#### TASK DETAILS:
Read the lines that follow and pick out every one containing the word "joints".
--- begin RECORDED INFORMATION ---
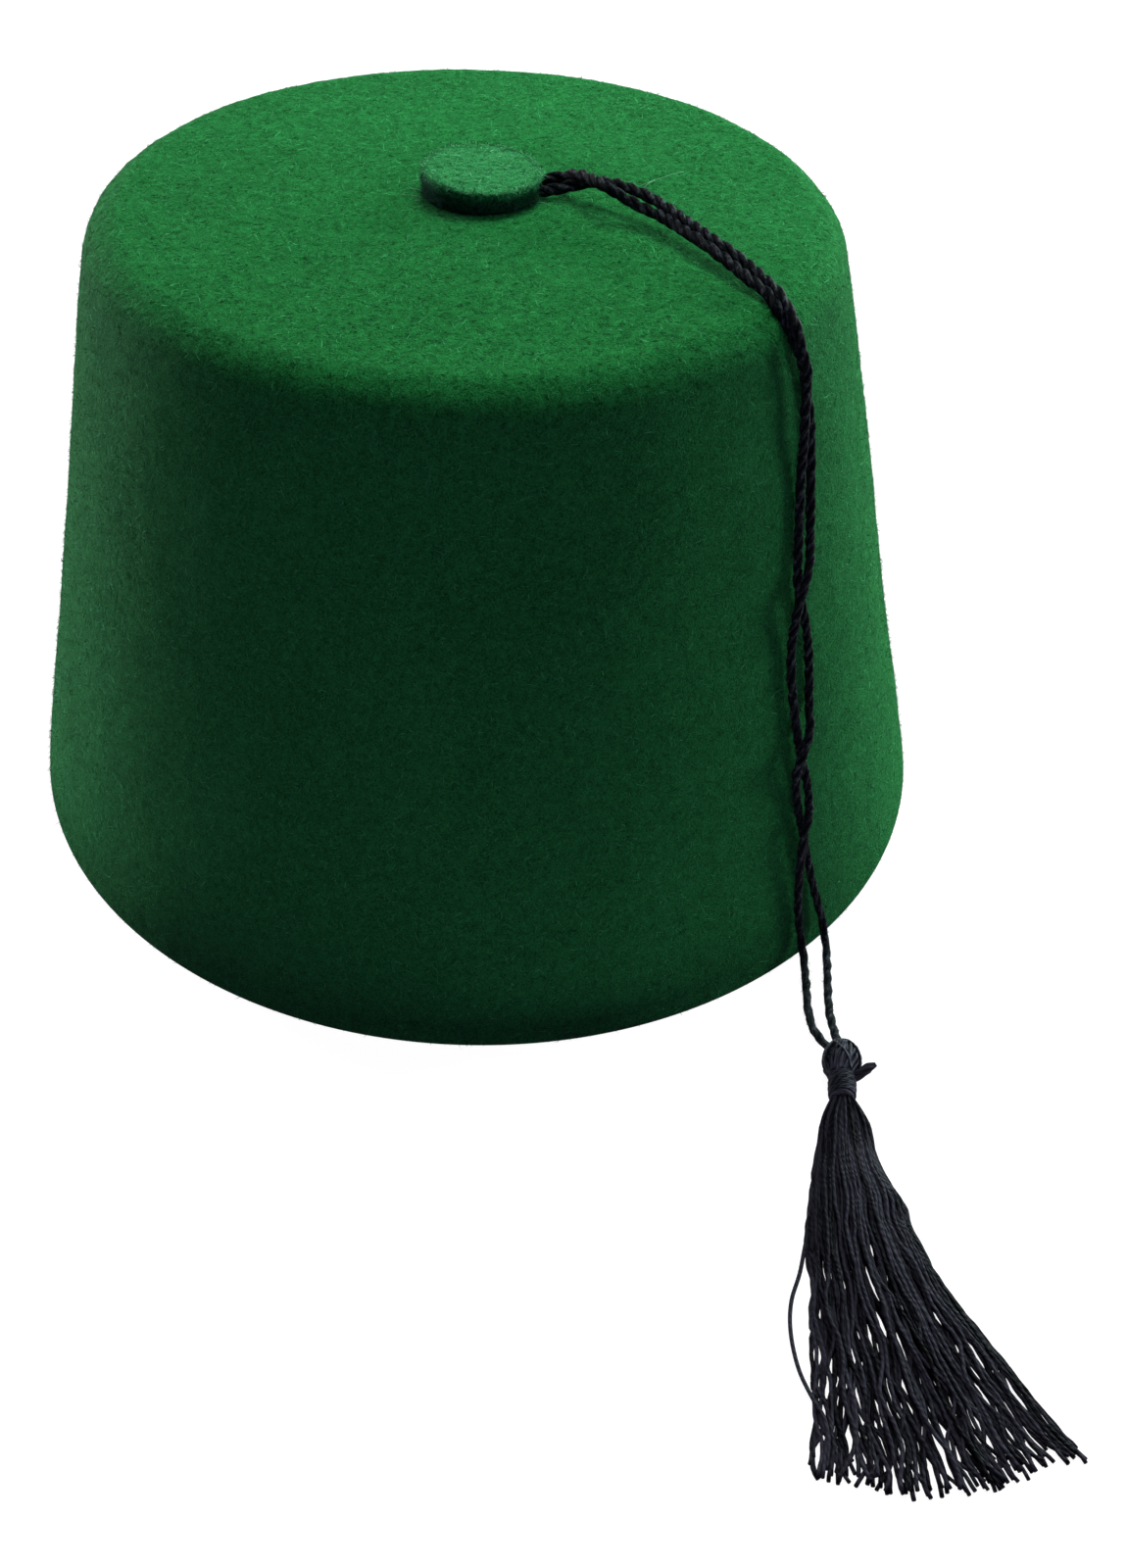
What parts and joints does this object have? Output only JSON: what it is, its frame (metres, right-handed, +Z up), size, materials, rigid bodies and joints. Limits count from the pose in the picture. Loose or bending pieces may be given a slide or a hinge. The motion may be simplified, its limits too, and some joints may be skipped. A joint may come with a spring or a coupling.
{
  "type": "fez hat",
  "caption": "Brimless felt hat, a tapered crown open below, with a felt button on top, a doubled twisted cord and a tassel that lies beside it.",
  "frame": {"origin": "the middle of the crown's rim, on the surface that the hat rests on", "axes": "+X towards the wearer's left ear, +Y along the oval rim towards its far end, +Z up; the tassel lies on the -Y side"},
  "size_m": [0.1838, 0.2996, 0.1268],
  "materials": {
    "felt": "blocked green wool felt, matt, with short loose fibres",
    "cut_felt": "the same green felt, cut, with a darker fuzzy edge",
    "cord": "black three-ply twisted cord with a satin sheen",
    "tassel_thread": "black twisted thread with a satin sheen"
  },
  "bodies": {
    "root": {"crown": "felt", "button": "cut_felt", "cord_strand_right": "cord", "cord_strand_left": "cord", "tassel": "tassel_thread", "binding": "tassel_thread"}
  },
  "joints": []
}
--- end RECORDED INFORMATION ---
#### THE REPLY:
What parts and joints does this object have? Output only JSON: what it is, its frame (metres, right-handed, +Z up), size, materials, rigid bodies and joints. Limits count from the pose in the picture. Loose or bending pieces may be given a slide or a hinge. The motion may be simplified, its limits too, and some joints may be skipped. A joint may come with a spring or a coupling.
  "joints": []